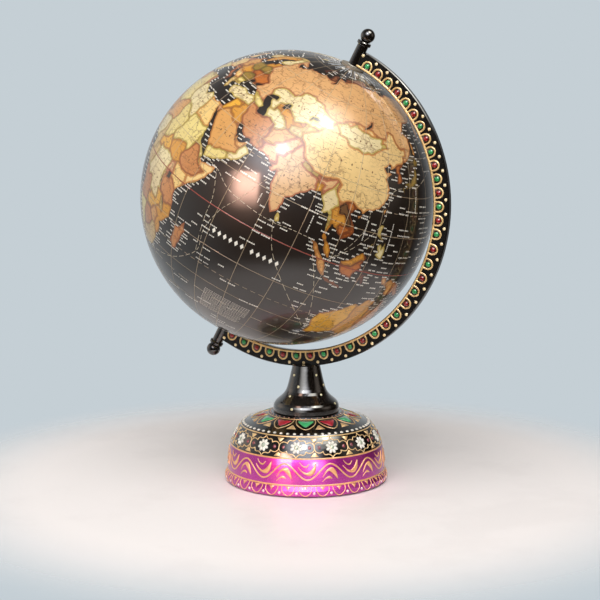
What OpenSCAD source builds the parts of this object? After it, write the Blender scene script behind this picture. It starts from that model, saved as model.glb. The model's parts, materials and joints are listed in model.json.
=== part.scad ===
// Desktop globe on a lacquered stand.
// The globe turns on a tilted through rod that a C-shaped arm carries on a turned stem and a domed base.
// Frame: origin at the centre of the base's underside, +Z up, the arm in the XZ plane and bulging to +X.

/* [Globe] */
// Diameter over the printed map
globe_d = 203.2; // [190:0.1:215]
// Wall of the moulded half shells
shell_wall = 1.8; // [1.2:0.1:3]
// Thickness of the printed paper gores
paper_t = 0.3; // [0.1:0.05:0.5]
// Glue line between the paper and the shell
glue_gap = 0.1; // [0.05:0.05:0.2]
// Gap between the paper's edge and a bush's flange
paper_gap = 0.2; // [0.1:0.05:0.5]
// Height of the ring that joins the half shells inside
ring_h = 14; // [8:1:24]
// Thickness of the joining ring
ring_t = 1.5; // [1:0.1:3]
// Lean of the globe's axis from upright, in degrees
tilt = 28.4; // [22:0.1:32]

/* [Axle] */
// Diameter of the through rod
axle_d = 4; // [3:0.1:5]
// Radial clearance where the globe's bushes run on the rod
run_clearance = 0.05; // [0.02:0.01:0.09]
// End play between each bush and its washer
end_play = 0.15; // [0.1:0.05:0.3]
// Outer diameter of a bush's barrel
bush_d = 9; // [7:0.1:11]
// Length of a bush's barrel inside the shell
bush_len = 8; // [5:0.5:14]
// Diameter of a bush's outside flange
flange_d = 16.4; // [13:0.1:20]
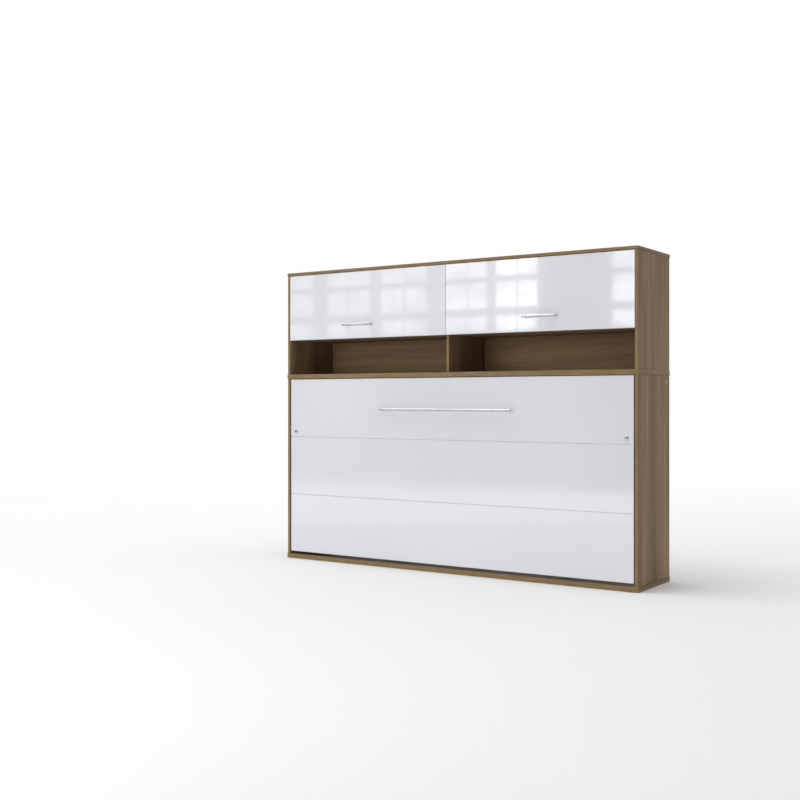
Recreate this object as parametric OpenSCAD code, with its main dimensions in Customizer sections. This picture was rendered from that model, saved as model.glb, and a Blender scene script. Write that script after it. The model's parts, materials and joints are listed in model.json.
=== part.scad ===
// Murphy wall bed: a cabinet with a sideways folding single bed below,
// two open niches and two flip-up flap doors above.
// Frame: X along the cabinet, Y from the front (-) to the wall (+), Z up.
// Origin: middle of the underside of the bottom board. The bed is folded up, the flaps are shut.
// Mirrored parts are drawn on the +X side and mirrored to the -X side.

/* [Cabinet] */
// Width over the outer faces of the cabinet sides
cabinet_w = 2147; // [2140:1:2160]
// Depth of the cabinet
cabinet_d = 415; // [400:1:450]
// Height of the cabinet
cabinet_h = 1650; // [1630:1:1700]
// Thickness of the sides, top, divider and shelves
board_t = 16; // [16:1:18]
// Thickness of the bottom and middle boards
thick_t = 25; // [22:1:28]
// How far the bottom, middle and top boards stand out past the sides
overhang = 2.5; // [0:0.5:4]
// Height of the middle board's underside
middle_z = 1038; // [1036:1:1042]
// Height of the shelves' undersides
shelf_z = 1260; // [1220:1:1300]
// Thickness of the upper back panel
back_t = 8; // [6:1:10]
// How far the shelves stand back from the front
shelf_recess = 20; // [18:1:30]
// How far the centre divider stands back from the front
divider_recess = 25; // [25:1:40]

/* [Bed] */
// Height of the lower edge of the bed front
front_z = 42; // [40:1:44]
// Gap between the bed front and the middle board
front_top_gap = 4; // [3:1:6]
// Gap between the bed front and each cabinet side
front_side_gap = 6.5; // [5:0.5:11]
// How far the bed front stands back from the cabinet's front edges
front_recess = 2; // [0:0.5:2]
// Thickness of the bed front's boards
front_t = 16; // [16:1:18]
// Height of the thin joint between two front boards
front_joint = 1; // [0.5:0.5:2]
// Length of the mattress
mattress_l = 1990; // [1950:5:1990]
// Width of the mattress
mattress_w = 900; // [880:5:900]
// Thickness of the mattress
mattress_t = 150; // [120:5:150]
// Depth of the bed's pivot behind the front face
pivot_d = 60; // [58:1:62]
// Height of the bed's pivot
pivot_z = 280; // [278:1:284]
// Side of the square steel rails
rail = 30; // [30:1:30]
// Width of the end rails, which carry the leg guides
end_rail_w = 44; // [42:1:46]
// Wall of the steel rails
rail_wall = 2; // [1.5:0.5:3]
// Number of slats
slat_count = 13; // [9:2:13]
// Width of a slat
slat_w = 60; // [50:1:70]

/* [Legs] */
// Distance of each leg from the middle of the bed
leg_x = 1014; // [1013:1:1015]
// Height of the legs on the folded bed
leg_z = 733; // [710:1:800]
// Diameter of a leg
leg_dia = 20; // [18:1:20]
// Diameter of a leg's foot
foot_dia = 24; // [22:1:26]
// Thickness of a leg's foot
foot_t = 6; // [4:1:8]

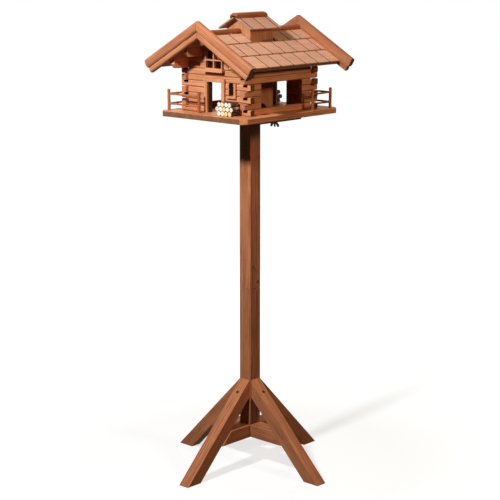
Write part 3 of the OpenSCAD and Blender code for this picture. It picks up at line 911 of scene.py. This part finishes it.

— PROMPT —
Verbatim output is expected for the lines from the start of the data to the line in which "tilt = 28.4; // [22:0.1:32]" appears, both included.

— RESULT —
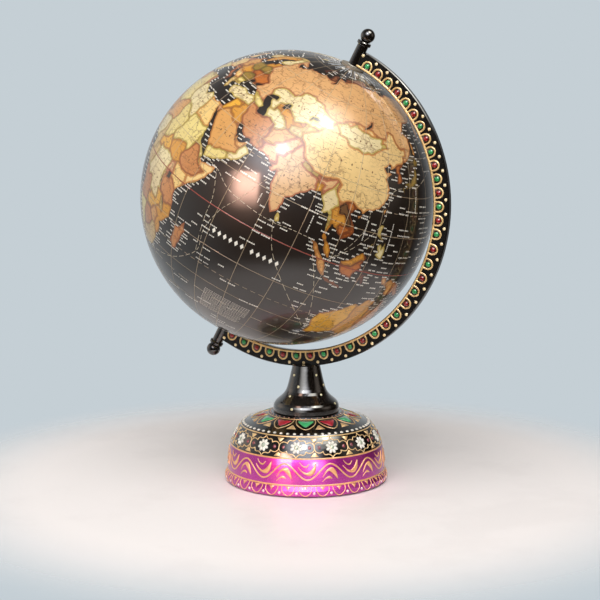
What OpenSCAD source builds the parts of this object? After it, write the Blender scene script behind this picture. It starts from that model, saved as model.glb. The model's parts, materials and joints are listed in model.json.
=== part.scad ===
// Desktop globe on a lacquered stand.
// The globe turns on a tilted through rod that a C-shaped arm carries on a turned stem and a domed base.
// Frame: origin at the centre of the base's underside, +Z up, the arm in the XZ plane and bulging to +X.

/* [Globe] */
// Diameter over the printed map
globe_d = 203.2; // [190:0.1:215]
// Wall of the moulded half shells
shell_wall = 1.8; // [1.2:0.1:3]
// Thickness of the printed paper gores
paper_t = 0.3; // [0.1:0.05:0.5]
// Glue line between the paper and the shell
glue_gap = 0.1; // [0.05:0.05:0.2]
// Gap between the paper's edge and a bush's flange
paper_gap = 0.2; // [0.1:0.05:0.5]
// Height of the ring that joins the half shells inside
ring_h = 14; // [8:1:24]
// Thickness of the joining ring
ring_t = 1.5; // [1:0.1:3]
// Lean of the globe's axis from upright, in degrees
tilt = 28.4; // [22:0.1:32]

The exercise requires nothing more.